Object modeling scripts
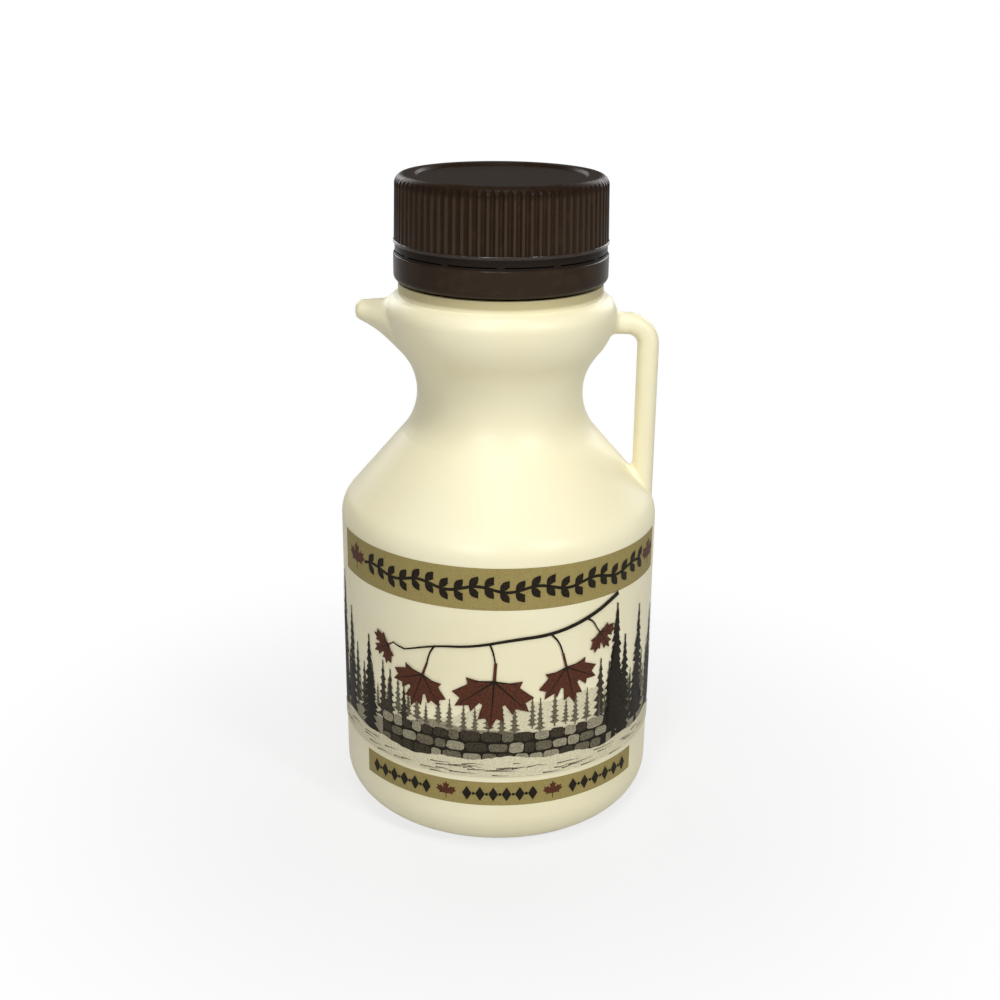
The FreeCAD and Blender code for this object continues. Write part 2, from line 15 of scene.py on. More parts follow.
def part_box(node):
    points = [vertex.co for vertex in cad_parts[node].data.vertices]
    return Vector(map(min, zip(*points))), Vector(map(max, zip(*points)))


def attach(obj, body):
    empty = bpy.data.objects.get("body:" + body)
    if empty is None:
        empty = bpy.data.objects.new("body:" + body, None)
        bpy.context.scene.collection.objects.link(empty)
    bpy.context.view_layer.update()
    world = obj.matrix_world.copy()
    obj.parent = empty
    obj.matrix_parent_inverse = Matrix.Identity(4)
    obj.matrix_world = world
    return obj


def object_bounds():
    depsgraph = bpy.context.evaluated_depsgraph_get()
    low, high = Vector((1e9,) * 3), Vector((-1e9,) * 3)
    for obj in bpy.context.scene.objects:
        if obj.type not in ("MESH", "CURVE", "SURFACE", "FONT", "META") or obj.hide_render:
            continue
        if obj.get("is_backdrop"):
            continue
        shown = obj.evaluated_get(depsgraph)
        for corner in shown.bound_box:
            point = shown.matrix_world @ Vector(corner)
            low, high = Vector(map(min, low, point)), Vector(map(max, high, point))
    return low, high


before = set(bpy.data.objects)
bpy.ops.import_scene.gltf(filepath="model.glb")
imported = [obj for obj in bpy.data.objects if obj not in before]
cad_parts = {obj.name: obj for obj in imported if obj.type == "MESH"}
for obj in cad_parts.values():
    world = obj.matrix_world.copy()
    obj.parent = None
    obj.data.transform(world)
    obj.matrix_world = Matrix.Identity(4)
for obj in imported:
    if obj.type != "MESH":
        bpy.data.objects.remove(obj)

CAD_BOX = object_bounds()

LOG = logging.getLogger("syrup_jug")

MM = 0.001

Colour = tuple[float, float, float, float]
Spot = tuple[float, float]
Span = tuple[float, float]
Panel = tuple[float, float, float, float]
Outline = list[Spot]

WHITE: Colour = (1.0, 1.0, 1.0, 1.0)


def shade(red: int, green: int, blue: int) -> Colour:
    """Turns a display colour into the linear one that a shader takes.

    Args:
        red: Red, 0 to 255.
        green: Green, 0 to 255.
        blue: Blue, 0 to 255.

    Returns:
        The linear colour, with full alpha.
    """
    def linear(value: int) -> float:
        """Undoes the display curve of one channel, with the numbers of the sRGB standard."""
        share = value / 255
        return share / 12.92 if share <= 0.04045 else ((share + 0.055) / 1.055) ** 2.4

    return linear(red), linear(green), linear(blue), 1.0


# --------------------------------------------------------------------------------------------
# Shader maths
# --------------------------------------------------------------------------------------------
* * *
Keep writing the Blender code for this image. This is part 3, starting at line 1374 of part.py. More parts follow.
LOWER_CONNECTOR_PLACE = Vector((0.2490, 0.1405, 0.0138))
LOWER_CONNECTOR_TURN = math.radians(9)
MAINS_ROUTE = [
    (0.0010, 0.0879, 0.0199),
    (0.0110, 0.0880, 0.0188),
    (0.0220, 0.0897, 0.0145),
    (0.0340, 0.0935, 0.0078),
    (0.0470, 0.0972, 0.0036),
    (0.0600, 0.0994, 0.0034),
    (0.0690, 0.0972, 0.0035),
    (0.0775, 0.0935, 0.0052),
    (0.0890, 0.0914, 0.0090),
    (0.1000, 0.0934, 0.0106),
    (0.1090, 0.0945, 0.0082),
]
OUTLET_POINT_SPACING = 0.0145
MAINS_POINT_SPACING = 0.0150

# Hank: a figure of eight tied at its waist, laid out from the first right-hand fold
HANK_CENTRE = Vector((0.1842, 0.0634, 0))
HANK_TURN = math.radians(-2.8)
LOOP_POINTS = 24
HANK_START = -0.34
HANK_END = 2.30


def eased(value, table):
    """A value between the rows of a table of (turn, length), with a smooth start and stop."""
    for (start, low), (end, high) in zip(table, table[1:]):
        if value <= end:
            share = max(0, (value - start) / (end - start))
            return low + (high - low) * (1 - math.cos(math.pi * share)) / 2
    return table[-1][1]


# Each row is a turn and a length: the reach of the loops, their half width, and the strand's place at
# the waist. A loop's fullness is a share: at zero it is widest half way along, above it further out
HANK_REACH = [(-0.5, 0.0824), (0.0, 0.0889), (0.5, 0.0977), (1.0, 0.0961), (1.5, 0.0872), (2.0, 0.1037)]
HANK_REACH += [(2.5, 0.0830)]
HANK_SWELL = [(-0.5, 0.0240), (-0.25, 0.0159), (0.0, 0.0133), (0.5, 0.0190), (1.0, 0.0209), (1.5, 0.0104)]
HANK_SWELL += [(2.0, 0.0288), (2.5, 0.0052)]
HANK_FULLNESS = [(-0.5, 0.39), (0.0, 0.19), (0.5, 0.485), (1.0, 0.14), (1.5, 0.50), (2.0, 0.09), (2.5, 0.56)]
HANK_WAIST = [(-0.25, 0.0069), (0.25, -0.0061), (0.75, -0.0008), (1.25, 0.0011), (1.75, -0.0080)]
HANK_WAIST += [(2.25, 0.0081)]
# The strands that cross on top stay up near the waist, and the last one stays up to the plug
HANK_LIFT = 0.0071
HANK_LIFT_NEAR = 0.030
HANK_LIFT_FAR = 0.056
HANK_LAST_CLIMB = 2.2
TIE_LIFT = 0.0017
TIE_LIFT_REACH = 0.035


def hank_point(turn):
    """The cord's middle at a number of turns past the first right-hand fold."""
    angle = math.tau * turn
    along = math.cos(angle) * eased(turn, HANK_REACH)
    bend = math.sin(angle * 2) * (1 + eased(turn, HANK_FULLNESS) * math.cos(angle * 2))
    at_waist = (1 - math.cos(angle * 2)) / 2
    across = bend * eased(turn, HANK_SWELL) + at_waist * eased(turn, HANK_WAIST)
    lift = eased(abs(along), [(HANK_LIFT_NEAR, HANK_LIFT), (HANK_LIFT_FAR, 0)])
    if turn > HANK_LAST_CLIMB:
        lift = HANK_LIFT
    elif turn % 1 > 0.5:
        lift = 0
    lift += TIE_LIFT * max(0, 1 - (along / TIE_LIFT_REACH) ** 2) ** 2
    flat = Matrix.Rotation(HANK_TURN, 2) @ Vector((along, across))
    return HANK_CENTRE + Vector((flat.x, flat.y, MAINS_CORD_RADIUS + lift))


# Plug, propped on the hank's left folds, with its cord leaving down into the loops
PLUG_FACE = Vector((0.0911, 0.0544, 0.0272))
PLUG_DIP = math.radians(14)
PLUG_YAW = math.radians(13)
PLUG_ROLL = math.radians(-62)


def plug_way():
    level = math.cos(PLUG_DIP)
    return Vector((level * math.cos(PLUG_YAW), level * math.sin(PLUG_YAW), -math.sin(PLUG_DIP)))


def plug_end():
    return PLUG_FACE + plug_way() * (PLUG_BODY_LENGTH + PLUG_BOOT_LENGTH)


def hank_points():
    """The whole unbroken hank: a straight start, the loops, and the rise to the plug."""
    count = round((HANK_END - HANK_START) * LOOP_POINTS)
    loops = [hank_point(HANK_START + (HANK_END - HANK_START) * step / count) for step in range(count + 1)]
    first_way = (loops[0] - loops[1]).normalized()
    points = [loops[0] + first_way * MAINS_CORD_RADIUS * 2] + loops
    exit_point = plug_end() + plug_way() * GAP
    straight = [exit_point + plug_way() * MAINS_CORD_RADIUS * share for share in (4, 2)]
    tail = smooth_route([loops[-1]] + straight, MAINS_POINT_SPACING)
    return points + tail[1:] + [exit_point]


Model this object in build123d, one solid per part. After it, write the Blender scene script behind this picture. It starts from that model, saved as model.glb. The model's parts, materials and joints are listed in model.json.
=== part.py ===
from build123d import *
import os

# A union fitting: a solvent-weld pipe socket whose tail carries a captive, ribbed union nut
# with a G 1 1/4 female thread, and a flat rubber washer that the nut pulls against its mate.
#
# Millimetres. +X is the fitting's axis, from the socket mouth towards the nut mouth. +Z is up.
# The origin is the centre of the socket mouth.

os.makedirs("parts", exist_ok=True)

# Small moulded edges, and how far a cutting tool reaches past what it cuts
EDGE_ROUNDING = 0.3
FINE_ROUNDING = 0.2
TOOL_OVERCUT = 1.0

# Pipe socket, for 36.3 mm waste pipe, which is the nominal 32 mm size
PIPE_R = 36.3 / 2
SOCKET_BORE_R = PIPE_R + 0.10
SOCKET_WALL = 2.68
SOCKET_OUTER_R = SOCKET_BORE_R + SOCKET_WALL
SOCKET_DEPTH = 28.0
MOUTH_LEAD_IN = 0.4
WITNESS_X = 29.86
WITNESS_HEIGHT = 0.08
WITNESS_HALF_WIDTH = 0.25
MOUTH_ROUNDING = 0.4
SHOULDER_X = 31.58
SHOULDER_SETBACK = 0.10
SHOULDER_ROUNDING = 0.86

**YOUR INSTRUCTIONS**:
Nothing outside the span should appear: copy exactly from the line with "The FreeCAD and" through the line with "obj.parent = empty".

**FINAL ANSWER**:
The FreeCAD and Blender code for this object continues. Write part 2, from line 15 of scene.py on. More parts follow.
def part_box(node):
    points = [vertex.co for vertex in cad_parts[node].data.vertices]
    return Vector(map(min, zip(*points))), Vector(map(max, zip(*points)))


def attach(obj, body):
    empty = bpy.data.objects.get("body:" + body)
    if empty is None:
        empty = bpy.data.objects.new("body:" + body, None)
        bpy.context.scene.collection.objects.link(empty)
    bpy.context.view_layer.update()
    world = obj.matrix_world.copy()
    obj.parent = empty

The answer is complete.